**Instructions to follow**
The line containing "What parts and" marks the start; return it and every line after it in the listing below, exactly, through the last.

Entries with parts and joints:

○ ○ ○ ○ ○

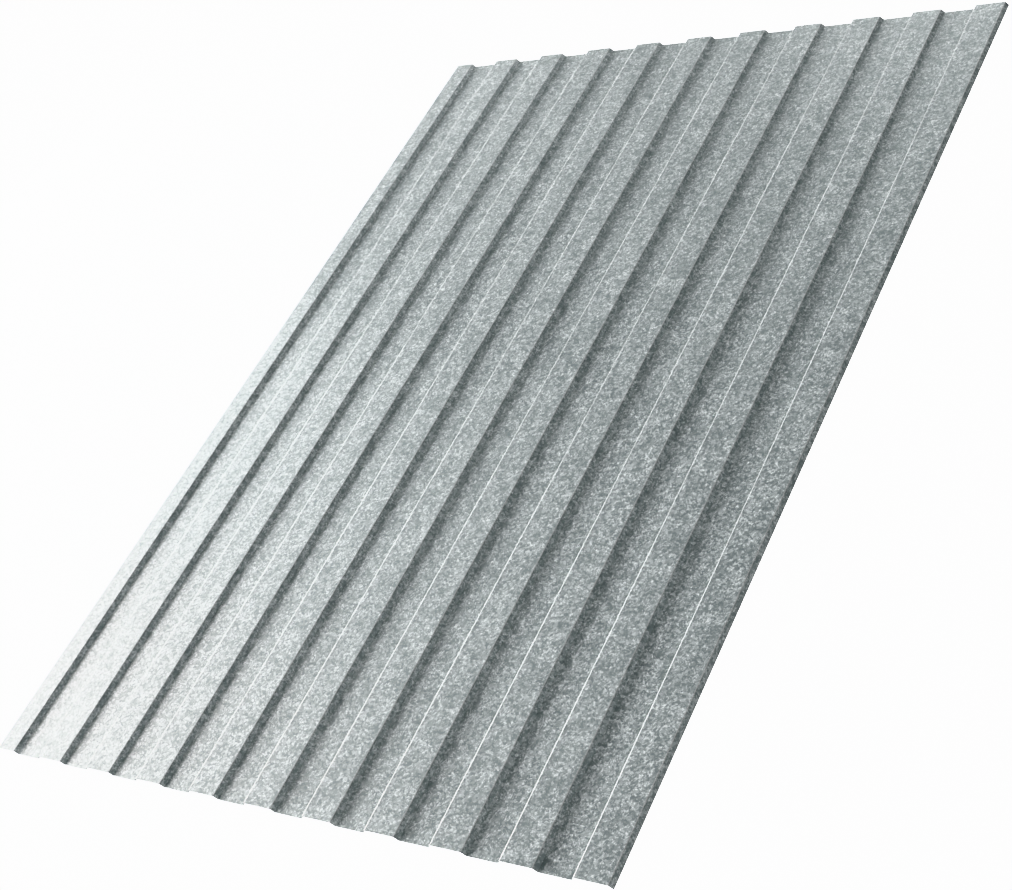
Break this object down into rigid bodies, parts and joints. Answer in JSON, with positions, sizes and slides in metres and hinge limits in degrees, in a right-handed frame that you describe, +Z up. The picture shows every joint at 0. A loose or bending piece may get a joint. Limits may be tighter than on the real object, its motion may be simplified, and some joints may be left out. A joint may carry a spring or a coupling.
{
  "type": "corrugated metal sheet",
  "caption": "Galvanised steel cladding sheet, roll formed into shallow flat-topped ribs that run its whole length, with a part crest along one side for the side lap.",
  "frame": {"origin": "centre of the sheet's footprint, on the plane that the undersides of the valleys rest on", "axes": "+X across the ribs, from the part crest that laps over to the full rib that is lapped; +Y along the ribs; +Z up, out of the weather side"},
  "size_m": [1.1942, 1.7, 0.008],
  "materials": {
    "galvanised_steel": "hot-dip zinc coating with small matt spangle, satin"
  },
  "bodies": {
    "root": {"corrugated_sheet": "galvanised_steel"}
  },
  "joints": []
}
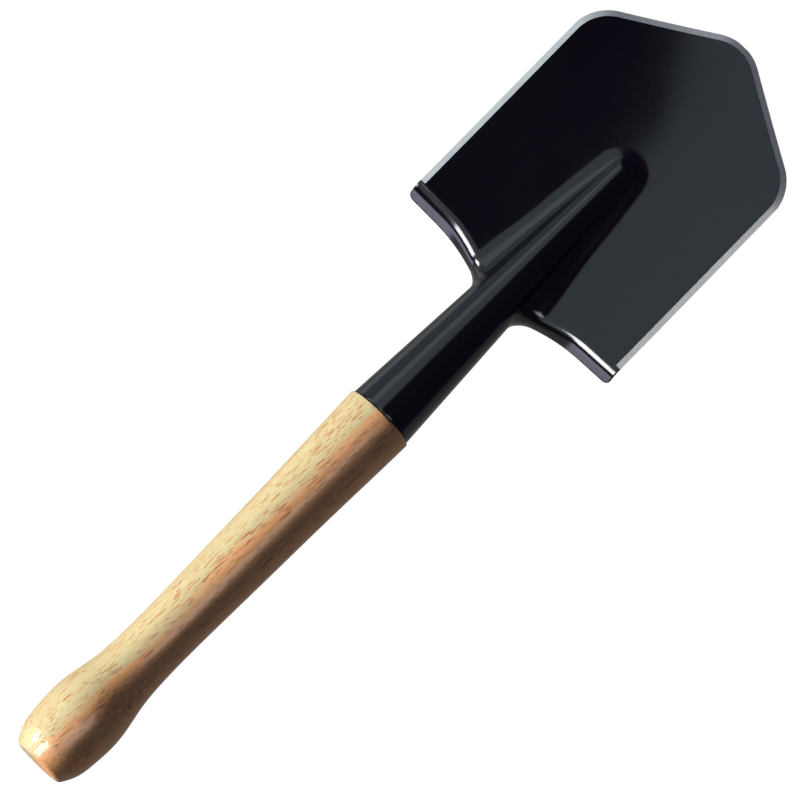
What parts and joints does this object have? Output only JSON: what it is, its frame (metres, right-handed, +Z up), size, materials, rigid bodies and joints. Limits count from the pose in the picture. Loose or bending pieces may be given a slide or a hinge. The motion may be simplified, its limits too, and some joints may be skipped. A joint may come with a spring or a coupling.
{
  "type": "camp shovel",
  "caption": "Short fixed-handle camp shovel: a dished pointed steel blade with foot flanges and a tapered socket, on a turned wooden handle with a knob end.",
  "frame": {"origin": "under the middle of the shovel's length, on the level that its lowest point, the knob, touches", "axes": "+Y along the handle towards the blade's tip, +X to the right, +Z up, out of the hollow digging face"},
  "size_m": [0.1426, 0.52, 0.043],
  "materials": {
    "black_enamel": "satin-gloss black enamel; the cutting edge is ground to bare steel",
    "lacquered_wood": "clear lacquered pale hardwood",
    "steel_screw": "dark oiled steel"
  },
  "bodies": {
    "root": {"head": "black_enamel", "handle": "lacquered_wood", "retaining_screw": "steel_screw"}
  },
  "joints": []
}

○ ○ ○ ○ ○

**Problem solution**
What parts and joints does this object have? Output only JSON: what it is, its frame (metres, right-handed, +Z up), size, materials, rigid bodies and joints. Limits count from the pose in the picture. Loose or bending pieces may be given a slide or a hinge. The motion may be simplified, its limits too, and some joints may be skipped. A joint may come with a spring or a coupling.
{
  "type": "camp shovel",
  "caption": "Short fixed-handle camp shovel: a dished pointed steel blade with foot flanges and a tapered socket, on a turned wooden handle with a knob end.",
  "frame": {"origin": "under the middle of the shovel's length, on the level that its lowest point, the knob, touches", "axes": "+Y along the handle towards the blade's tip, +X to the right, +Z up, out of the hollow digging face"},
  "size_m": [0.1426, 0.52, 0.043],
  "materials": {
    "black_enamel": "satin-gloss black enamel; the cutting edge is ground to bare steel",
    "lacquered_wood": "clear lacquered pale hardwood",
    "steel_screw": "dark oiled steel"
  },
  "bodies": {
    "root": {"head": "black_enamel", "handle": "lacquered_wood", "retaining_screw": "steel_screw"}
  },
  "joints": []
}